Records shown:
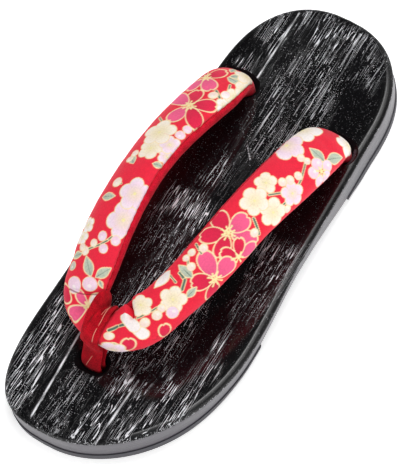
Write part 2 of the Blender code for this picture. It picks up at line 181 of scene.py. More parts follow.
def ring_mesh(name: str, rings: Array, lids: bool, weld: float = 0.0) -> bpy.types.Object:
    """Make a closed surface from closed rings of points, one quad for each pair of neighbours.

    Args:
        name: the new object's name.
        rings: points as rings by points by three.
        lids: whether the first and last rings are closed by a flat face.
        weld: distance under which points are merged, for rings that end in a line or a point.

    Returns:
        The object, at the origin, with smooth faces that point outwards.
    """
    count, around, _ = rings.shape
    index = np.arange(count * around).reshape(count, around)
    ahead = np.roll(index, -1, axis=1)
    quads = np.stack((index[:-1], ahead[:-1], ahead[1:], index[1:]), axis=-1).reshape(-1, 4)
    faces = quads.tolist()
    if lids:
        faces += [index[0, ::-1].tolist(), index[-1].tolist()]
    mesh = bpy.data.meshes.new(name)
    mesh.from_pydata(rings.reshape(-1, 3), [], faces)
    work = bmesh.new()
    work.from_mesh(mesh)
    if weld:
        bmesh.ops.remove_doubles(work, verts=work.verts, dist=weld)
        bmesh.ops.dissolve_degenerate(work, edges=work.edges, dist=weld)
    bmesh.ops.recalc_face_normals(work, faces=work.faces)
    work.to_mesh(mesh)
    work.free()
    mesh.shade_smooth()
    return show(name, mesh)


def paint(mesh: bpy.types.Mesh, name: str, red: Array, green: Array, blue: Array) -> None:
    """Give a mesh's points a named colour, from its three channels.

    Args:
        mesh: the mesh to paint.
        name: the colour's name.
        red: one value for each point.
        green: the same.
        blue: the same.
    """
    carried = mesh.color_attributes.new(name, "FLOAT_COLOR", "POINT")
    colour = np.stack((red, green, blue, 0 * red + 1), axis=1)
    carried.data.foreach_set("color", colour.astype(np.float32).ravel())


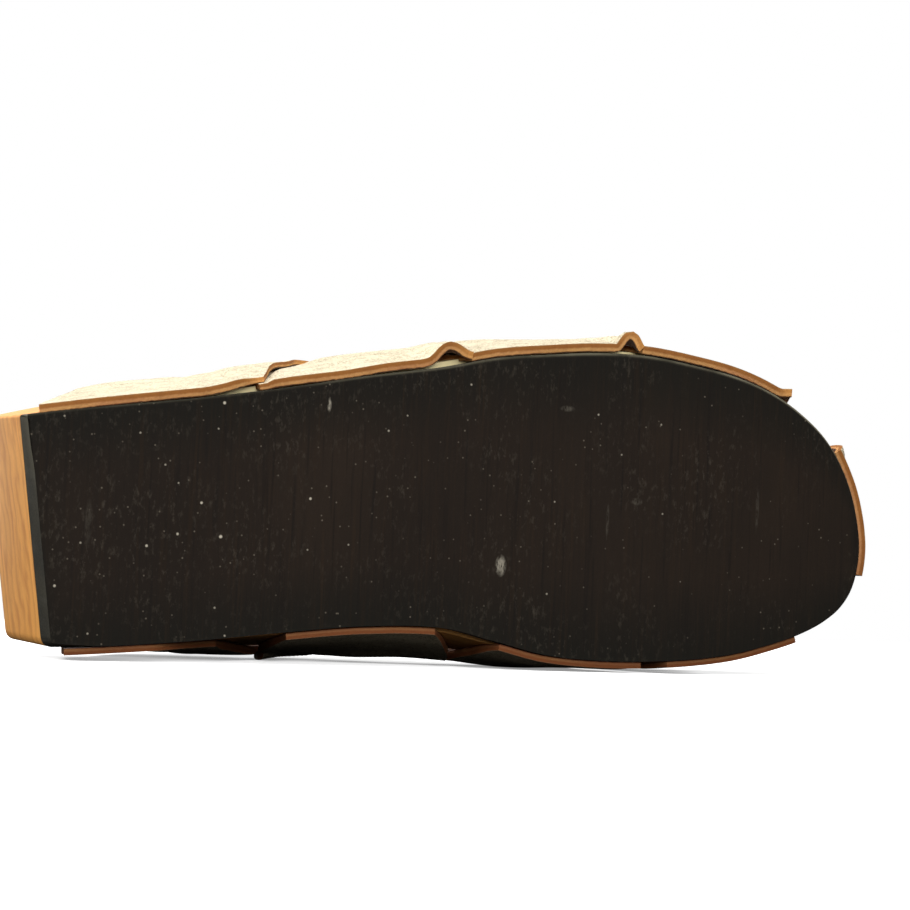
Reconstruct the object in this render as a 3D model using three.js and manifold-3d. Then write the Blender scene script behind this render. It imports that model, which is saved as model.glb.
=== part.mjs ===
// A wooden platform sandal for the right foot, lying on its inner side: rubber outsole, wooden platform, leather
// insole and an upper of broad leather straps that cross over the foot.
// Shoe frame, before the shoe is laid down: x from heel to toe, y towards the big toe's side, z up from the ground.
import * as THREE from "three";
import { mergeVertices } from "three/addons/utils/BufferGeometryUtils.js";
import Module from "manifold-3d";

// ---- Sizes, mm ----
const RUBBER = 6; // outsole's thickness
const BEVEL = 1.3; // round of the outsole's lower edge
const GAP = 0.3; // between pieces that are glued together
const STRAP_GAP = 0.5; // between the straps and the platform's side
const SPRING = 6; // rise of the toe tip off the ground
const SPRING_FROM = 178;
const LENGTH = 259.2;
const HEEL_HEIGHT = 46; // footbed over the ground at the heel
const FORE_HEIGHT = 24; // and under the ball
const SLOPE_FROM = 50;
const SLOPE_TO = 168;
const ARCH = 5; // extra height of the footbed under the inner arch
const RIM = 1.6; // round of the footbed's edge
const CORNER = 4; // corner radius of the heel's rear edge
const INSOLE = 1.6;
const INSOLE_INSET = 3.2;
const LEATHER = 2.5; // strap's thickness
const LAP = 1.9; // how far a strap rises over the one under it, so that the two are joined
const LAP_RAMP = 9; // length over which it climbs
const CUT_Z = 1; // the straps' cut edges over the ground
const WALL = 0.17; // share of a strap's run that lies on each side of the platform

// How the shoe lies: turned onto its inner side, then set so that heel, ball and upper meet the floor.
const LEAN = 0.88; // degrees about the long axis
const PITCH = -1.31; // degrees about the upright shoe's vertical

// Plan of the sole, a row per station from heel to toe: how far each side stands from the heel's centre line.
const OUTLINE = [
  { x: 8, lateral: -33.1, medial: 33.3 },
  { x: 24, lateral: -34.95, medial: 32.8 },
  { x: 48, lateral: -37.8, medial: 31.0 },
  { x: 72, lateral: -41.3, medial: 28.5 },
  { x: 96, lateral: -45.3, medial: 26.7 },
  { x: 120, lateral: -48.6, medial: 27.1 },
  { x: 136, lateral: -51.6, medial: 30.8 },
  { x: 152, lateral: -53.0, medial: 34.8 },
  { x: 168, lateral: -53.8, medial: 36.5 },
  { x: 184, lateral: -53.3, medial: 36.9 },
  { x: 200, lateral: -50.8, medial: 36.3 },
  { x: 214.6, lateral: -47.4, medial: 34.7 },
  { x: 227.2, lateral: -42.9, medial: 31.9 },
  { x: 237.7, lateral: -37.1, medial: 28.9 },
  { x: 246.3, lateral: -30.0, medial: 25.1 },
  { x: 252.7, lateral: -20.9, medial: 20.5 },
  { x: 257, lateral: -10.6, medial: 14.2 },
];
const TOE_TIP = { x: LENGTH, y: 3 };
const REAR = { lateral: { x: -2.8, y: -31.7 }, medial: { x: 2.7, y: 32.7 } };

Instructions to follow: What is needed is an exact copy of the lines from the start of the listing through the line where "pair of neighbours." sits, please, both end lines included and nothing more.

Answer to the task:
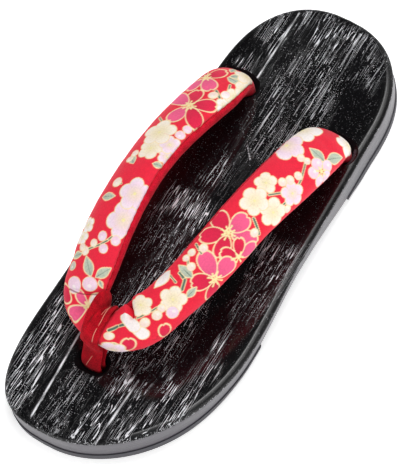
Write part 2 of the Blender code for this picture. It picks up at line 181 of scene.py. More parts follow.
def ring_mesh(name: str, rings: Array, lids: bool, weld: float = 0.0) -> bpy.types.Object:
    """Make a closed surface from closed rings of points, one quad for each pair of neighbours.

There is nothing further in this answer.